[Exercise aim] Write out the lines from the line containing "Write the JSON" through the final line of the listing below, exactly, omitting every other line.
***
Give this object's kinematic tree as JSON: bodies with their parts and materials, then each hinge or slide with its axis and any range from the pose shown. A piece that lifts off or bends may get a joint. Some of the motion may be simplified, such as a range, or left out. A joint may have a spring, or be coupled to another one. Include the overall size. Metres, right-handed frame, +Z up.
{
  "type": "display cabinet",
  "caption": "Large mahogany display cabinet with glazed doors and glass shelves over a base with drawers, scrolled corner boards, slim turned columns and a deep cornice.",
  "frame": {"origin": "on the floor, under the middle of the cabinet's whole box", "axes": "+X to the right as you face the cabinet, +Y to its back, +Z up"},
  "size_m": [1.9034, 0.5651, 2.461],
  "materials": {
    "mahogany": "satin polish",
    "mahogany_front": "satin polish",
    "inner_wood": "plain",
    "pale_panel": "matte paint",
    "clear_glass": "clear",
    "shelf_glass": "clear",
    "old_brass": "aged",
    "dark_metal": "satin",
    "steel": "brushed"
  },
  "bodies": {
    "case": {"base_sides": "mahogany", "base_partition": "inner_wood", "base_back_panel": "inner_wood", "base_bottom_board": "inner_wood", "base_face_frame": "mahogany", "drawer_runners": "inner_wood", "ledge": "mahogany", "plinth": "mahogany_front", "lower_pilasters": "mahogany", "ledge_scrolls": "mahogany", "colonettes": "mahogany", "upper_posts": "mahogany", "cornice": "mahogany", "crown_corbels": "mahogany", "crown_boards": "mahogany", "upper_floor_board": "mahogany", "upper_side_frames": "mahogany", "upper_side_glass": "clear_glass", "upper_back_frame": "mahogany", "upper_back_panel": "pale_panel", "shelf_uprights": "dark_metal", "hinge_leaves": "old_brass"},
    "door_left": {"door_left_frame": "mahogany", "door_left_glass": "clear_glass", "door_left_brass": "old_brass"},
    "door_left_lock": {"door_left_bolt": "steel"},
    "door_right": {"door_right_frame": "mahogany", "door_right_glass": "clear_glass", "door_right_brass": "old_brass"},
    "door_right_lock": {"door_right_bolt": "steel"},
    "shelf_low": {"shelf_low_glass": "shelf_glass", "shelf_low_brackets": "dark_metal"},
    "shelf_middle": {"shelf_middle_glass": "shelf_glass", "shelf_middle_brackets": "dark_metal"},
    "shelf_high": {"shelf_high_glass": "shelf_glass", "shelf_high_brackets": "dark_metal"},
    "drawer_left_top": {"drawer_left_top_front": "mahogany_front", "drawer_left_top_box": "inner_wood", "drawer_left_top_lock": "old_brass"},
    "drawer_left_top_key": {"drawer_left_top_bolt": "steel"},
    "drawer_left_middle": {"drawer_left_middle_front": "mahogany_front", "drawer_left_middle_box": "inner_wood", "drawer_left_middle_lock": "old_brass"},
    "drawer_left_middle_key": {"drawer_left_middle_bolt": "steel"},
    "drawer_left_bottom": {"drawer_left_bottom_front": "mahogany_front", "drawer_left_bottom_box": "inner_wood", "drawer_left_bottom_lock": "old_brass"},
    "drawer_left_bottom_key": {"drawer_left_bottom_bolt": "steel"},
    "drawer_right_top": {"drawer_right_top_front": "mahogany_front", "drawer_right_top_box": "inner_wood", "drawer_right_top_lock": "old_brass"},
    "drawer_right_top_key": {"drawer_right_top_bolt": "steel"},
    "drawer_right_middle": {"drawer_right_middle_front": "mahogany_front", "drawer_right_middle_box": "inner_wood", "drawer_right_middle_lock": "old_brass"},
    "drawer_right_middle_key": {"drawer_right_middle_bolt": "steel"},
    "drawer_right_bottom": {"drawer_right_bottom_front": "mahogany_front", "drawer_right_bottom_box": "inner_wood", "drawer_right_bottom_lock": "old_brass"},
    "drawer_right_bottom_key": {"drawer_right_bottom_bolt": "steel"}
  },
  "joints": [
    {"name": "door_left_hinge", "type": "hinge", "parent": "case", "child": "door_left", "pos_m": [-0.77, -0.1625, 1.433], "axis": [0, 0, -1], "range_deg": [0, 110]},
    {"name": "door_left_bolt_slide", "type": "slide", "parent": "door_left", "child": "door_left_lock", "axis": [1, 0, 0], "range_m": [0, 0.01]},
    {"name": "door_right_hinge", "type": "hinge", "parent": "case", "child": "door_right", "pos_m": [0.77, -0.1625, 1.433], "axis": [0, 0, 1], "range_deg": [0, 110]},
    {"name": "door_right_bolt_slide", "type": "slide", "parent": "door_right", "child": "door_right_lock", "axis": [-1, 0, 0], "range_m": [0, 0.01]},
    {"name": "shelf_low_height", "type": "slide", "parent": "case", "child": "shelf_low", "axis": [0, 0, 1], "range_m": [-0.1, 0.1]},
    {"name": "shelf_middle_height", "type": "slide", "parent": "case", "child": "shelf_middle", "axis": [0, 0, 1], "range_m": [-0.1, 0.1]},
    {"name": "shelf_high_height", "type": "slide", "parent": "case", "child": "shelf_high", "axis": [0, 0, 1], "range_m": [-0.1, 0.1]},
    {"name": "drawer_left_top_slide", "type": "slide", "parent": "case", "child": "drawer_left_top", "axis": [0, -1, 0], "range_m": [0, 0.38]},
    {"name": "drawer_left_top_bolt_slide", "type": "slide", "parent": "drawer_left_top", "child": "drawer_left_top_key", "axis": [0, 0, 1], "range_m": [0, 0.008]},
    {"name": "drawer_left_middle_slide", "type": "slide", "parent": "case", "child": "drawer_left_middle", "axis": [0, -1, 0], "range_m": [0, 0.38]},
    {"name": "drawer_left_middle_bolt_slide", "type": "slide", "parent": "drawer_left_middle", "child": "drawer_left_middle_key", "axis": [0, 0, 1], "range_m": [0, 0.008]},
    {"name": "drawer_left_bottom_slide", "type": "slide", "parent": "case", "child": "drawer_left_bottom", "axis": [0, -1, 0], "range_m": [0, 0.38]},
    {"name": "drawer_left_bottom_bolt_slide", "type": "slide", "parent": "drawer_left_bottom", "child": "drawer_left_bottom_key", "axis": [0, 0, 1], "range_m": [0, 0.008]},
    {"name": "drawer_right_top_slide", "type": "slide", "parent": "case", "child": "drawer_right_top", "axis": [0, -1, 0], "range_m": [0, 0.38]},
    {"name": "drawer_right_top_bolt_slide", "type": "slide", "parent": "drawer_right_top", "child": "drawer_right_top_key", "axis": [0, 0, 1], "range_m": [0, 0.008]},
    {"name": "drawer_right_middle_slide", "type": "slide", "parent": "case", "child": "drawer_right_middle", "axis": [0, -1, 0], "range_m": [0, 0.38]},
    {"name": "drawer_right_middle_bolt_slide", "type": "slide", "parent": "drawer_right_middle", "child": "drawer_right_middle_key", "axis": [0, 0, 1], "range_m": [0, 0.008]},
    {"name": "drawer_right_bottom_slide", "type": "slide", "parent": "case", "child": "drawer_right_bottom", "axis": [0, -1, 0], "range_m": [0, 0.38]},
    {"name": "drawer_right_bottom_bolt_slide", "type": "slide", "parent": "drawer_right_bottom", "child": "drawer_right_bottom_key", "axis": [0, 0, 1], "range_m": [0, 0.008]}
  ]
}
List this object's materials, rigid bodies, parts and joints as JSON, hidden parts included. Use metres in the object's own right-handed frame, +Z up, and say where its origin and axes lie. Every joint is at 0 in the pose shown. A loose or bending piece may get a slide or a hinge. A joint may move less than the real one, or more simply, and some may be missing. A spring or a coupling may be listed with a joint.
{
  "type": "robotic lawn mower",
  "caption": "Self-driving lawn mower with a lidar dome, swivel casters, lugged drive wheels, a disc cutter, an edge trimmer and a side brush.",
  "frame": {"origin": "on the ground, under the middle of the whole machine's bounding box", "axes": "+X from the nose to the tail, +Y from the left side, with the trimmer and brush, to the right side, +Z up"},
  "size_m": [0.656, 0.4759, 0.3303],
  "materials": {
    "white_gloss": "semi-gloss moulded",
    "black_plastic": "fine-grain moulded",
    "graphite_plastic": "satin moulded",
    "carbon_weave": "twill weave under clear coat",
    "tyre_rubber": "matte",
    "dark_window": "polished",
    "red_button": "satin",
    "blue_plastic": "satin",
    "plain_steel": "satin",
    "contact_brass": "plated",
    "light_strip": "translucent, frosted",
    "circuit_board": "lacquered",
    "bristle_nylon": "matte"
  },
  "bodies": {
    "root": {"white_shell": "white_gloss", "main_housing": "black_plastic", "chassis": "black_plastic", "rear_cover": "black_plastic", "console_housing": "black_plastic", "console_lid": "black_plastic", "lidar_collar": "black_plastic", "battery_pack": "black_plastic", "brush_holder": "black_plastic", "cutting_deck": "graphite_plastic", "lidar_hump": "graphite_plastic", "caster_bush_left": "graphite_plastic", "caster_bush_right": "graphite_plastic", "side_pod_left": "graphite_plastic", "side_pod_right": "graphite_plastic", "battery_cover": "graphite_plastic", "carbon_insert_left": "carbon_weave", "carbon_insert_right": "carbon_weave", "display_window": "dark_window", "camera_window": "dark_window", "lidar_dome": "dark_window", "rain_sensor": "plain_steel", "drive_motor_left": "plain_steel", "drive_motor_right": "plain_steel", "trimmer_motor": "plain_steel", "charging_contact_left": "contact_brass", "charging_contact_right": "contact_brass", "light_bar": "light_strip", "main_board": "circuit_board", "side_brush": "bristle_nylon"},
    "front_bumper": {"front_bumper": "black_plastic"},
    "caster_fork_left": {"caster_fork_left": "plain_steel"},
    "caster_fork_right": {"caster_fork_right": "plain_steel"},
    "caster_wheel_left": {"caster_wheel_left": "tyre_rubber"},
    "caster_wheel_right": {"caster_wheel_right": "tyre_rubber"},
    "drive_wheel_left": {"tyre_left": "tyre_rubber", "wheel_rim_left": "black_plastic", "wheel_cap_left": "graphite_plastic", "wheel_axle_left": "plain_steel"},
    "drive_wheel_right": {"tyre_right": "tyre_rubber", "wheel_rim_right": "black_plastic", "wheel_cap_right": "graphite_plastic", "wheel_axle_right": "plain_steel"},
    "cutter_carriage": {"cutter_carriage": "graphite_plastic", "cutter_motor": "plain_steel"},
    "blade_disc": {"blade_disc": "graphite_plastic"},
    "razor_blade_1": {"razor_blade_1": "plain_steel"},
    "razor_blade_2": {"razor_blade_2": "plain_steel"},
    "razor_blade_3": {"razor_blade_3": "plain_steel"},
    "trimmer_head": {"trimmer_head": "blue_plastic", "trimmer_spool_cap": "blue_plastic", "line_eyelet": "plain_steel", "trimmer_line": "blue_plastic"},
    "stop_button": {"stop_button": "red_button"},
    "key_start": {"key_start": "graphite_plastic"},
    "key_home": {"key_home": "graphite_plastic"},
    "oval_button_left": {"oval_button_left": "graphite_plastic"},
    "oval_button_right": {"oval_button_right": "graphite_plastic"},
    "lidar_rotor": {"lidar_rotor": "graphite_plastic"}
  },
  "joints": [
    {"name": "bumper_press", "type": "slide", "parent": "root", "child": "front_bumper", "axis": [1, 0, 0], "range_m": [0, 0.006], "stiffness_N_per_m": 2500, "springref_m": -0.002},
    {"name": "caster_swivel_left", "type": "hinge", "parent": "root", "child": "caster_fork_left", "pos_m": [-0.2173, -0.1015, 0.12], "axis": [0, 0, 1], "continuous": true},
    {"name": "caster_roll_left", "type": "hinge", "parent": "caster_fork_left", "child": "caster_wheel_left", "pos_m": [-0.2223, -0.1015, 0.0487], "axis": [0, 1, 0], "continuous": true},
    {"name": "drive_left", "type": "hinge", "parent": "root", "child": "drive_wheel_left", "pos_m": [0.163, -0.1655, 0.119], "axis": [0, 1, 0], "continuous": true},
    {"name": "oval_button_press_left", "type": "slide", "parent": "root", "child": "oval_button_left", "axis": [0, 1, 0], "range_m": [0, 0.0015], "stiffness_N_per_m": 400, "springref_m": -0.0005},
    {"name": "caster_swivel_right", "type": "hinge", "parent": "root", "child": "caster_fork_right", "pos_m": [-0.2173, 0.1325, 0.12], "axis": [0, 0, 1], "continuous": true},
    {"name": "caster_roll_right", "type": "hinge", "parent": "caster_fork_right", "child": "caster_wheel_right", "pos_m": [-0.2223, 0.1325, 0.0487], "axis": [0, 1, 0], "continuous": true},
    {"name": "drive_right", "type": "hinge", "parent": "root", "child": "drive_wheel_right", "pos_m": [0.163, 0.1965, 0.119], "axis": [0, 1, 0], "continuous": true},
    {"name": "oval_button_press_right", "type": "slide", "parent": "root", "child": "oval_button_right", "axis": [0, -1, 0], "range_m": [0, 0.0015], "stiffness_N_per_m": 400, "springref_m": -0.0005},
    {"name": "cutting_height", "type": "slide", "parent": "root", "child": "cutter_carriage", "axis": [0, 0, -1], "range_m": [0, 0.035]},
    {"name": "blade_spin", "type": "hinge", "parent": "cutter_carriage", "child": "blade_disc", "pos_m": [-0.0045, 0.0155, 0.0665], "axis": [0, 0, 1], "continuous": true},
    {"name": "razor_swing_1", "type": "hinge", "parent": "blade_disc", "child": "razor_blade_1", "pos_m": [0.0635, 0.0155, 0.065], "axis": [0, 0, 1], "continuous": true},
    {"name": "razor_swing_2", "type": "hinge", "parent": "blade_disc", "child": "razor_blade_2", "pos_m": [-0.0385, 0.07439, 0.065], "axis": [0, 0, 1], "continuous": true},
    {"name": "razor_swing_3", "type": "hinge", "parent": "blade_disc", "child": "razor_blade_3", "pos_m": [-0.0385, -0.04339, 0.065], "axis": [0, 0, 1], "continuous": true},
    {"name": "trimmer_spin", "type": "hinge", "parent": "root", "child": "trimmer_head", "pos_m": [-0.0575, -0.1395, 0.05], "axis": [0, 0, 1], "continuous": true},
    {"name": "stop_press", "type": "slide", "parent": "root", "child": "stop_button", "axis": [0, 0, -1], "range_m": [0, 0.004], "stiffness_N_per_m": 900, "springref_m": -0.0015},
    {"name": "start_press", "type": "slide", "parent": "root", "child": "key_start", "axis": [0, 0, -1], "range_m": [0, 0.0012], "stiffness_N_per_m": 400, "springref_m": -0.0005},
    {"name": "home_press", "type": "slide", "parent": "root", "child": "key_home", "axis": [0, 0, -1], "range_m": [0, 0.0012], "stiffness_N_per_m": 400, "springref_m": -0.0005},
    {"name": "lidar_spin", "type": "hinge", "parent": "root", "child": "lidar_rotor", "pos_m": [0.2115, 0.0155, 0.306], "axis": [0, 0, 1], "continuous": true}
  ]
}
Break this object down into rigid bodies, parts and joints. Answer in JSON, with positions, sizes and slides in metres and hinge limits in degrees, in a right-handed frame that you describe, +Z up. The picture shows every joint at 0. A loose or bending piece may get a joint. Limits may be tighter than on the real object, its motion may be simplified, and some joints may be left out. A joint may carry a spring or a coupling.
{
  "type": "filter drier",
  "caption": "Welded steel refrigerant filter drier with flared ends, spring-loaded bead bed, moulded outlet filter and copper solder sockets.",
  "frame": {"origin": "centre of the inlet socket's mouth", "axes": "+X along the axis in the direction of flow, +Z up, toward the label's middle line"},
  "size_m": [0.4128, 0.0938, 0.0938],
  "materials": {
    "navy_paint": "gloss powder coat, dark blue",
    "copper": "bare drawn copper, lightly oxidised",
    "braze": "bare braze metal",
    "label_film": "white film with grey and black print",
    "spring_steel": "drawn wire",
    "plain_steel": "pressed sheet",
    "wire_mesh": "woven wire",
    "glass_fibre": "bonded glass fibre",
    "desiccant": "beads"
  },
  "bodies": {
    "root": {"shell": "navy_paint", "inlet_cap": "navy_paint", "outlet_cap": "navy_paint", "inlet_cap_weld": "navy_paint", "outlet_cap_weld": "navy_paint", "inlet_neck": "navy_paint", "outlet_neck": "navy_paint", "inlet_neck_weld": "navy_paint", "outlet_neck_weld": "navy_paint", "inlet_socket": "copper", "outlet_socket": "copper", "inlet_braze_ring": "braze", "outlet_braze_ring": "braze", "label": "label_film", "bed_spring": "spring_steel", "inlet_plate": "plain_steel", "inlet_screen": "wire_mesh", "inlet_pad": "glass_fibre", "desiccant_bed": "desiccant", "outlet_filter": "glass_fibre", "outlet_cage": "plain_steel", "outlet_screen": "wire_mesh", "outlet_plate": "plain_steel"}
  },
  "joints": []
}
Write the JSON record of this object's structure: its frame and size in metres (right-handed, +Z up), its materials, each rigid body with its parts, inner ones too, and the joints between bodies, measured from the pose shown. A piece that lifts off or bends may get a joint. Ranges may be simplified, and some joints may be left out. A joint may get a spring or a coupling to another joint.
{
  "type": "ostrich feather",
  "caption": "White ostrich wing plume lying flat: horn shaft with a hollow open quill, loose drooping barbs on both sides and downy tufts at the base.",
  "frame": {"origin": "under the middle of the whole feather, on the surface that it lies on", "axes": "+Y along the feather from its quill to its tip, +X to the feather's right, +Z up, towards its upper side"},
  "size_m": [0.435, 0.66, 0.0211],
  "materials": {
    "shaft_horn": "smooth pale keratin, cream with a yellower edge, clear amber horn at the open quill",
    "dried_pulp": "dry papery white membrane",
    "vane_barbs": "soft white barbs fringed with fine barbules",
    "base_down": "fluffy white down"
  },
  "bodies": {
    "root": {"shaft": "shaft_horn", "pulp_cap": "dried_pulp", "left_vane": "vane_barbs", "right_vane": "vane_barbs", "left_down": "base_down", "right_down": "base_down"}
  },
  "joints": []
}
***
[Answer for this exercise]
Write the JSON record of this object's structure: its frame and size in metres (right-handed, +Z up), its materials, each rigid body with its parts, inner ones too, and the joints between bodies, measured from the pose shown. A piece that lifts off or bends may get a joint. Ranges may be simplified, and some joints may be left out. A joint may get a spring or a coupling to another joint.
{
  "type": "ostrich feather",
  "caption": "White ostrich wing plume lying flat: horn shaft with a hollow open quill, loose drooping barbs on both sides and downy tufts at the base.",
  "frame": {"origin": "under the middle of the whole feather, on the surface that it lies on", "axes": "+Y along the feather from its quill to its tip, +X to the feather's right, +Z up, towards its upper side"},
  "size_m": [0.435, 0.66, 0.0211],
  "materials": {
    "shaft_horn": "smooth pale keratin, cream with a yellower edge, clear amber horn at the open quill",
    "dried_pulp": "dry papery white membrane",
    "vane_barbs": "soft white barbs fringed with fine barbules",
    "base_down": "fluffy white down"
  },
  "bodies": {
    "root": {"shaft": "shaft_horn", "pulp_cap": "dried_pulp", "left_vane": "vane_barbs", "right_vane": "vane_barbs", "left_down": "base_down", "right_down": "base_down"}
  },
  "joints": []
}